You are viewing a plain text version of this content. The canonical link for it is here.
Posted to commits@carbondata.apache.org by aj...@apache.org on 2020/12/01 16:04:58 UTC
[carbondata] branch master updated: [CARBONDATA-4064] Fix tpcds query failure with SI

This is an automated email from the ASF dual-hosted git repository.

ajantha pushed a commit to branch master
in repository https://gitbox.apache.org/repos/asf/carbondata.git


The following commit(s) were added to refs/heads/master by this push:
     new 86080cd  [CARBONDATA-4064] Fix tpcds query failure with SI
86080cd is described below

commit 86080cdb20aa5a251d279f8787ffb747d85bc83d
Author: Indhumathi27 <in...@gmail.com>
AuthorDate: Fri Nov 27 19:29:38 2020 +0530

    [CARBONDATA-4064] Fix tpcds query failure with SI
    
    Why is this PR needed?
    TPCDS queries are failing with None.get exception when SI is configured for some tables.
    
    What changes were proposed in this PR?
    Check if parentRelation is none for filter condition, and return false for checkIfPushDownOrderByLimitAndNotNullFilter
    
    Does this PR introduce any user interface change?
    No
    
    Is any new testcase added?
    No
    
    This closes #4030
---
 .../secondaryindex/TestIndexModelWithAggQueries.scala    | 16 ++++++++++++++++
 .../optimizer/CarbonSecondaryIndexOptimizer.scala        |  7 ++++++-
 2 files changed, 22 insertions(+), 1 deletion(-)

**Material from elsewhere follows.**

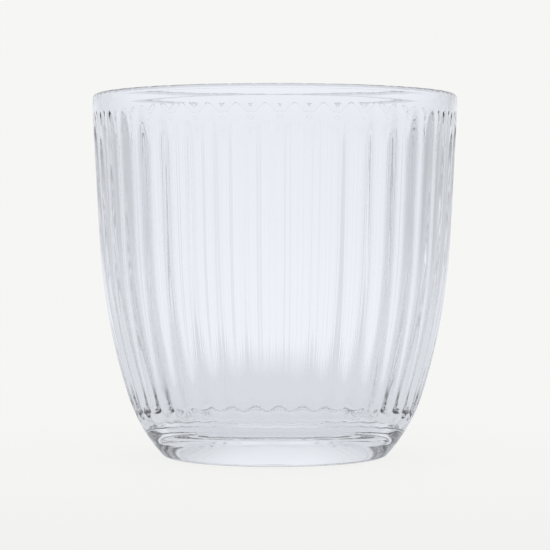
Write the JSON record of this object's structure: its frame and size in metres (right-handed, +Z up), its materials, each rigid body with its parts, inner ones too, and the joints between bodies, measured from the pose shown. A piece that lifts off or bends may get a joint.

diff --git a/index/secondary-index/src/test/scala/org/apache/carbondata/spark/testsuite/secondaryindex/TestIndexModelWithAggQueries.scala b/index/secondary-index/src/test/scala/org/apache/carbondata/spark/testsuite/secondaryindex/TestIndexModelWithAggQueries.scala
index a1336f0..5255ebd 100644
--- a/index/secondary-index/src/test/scala/org/apache/carbondata/spark/testsuite/secondaryindex/TestIndexModelWithAggQueries.scala
+++ b/index/secondary-index/src/test/scala/org/apache/carbondata/spark/testsuite/secondaryindex/TestIndexModelWithAggQueries.scala
@@ -171,6 +171,22 @@ class TestIndexModelWithAggQueries extends QueryTest with BeforeAndAfterAll {
     assert(FileFactory.isFileExist(indexTable.getSegmentPath("1")))
   }
 
+  test("test pushing down filter for broadcast join with ISnotNull Filter and " +
+       "order by and Join with SI") {
+    sql("drop table if exists catalog_returns")
+    sql("drop table if exists date_dim")
+    sql("create table catalog_returns(cr_returned_date_sk string)  STORED AS carbondata ")
+    sql("create table date_dim( d_date_sk string) STORED AS carbondata")
+    sql("insert into catalog_returns select 2450926")
+    sql("insert into date_dim select 2450926")
+    val query = "SELECT  c.cr_returned_date_sk cr_returned_date_sk, count(*) cnt " +
+                "FROM catalog_returns c, date_dim d WHERE d.d_date_sk = c.cr_returned_date_sk " +
+                "group by c.cr_returned_date_sk having count(*) >=1 order by cnt limit 5"
+    val result = sql(query)
+    sql("create index index_si on table date_dim(d_date_sk) AS 'carbondata' ")
+    checkAnswer(result, sql(query))
+  }
+
   override def afterAll: Unit = {
     sql("drop table if exists source")
     sql("drop table if exists catalog_return")
diff --git a/integration/spark/src/main/scala/org/apache/spark/sql/secondaryindex/optimizer/CarbonSecondaryIndexOptimizer.scala b/integration/spark/src/main/scala/org/apache/spark/sql/secondaryindex/optimizer/CarbonSecondaryIndexOptimizer.scala
index 59c3c64..81f96ed 100644
--- a/integration/spark/src/main/scala/org/apache/spark/sql/secondaryindex/optimizer/CarbonSecondaryIndexOptimizer.scala
+++ b/integration/spark/src/main/scala/org/apache/spark/sql/secondaryindex/optimizer/CarbonSecondaryIndexOptimizer.scala
@@ -943,7 +943,12 @@ class CarbonSecondaryIndexOptimizer(sparkSession: SparkSession) {
     val filterAttributes = filter.condition collect {
       case attr: AttributeReference => attr.name.toLowerCase
     }
-    val parentTableRelation = MatchIndexableRelation.unapply(filter.child).get
+    // get the parent table logical relation from the filter node
+    val parentRelation = MatchIndexableRelation.unapply(filter.child)
+    if (parentRelation.isEmpty) {
+      return false
+    }
+    val parentTableRelation = parentRelation.get
     val matchingIndexTables = CarbonCostBasedOptimizer.identifyRequiredTables(
       filterAttributes.toSet.asJava,
       CarbonIndexUtil.getSecondaryIndexes(parentTableRelation).mapValues(_.toList.asJava).asJava)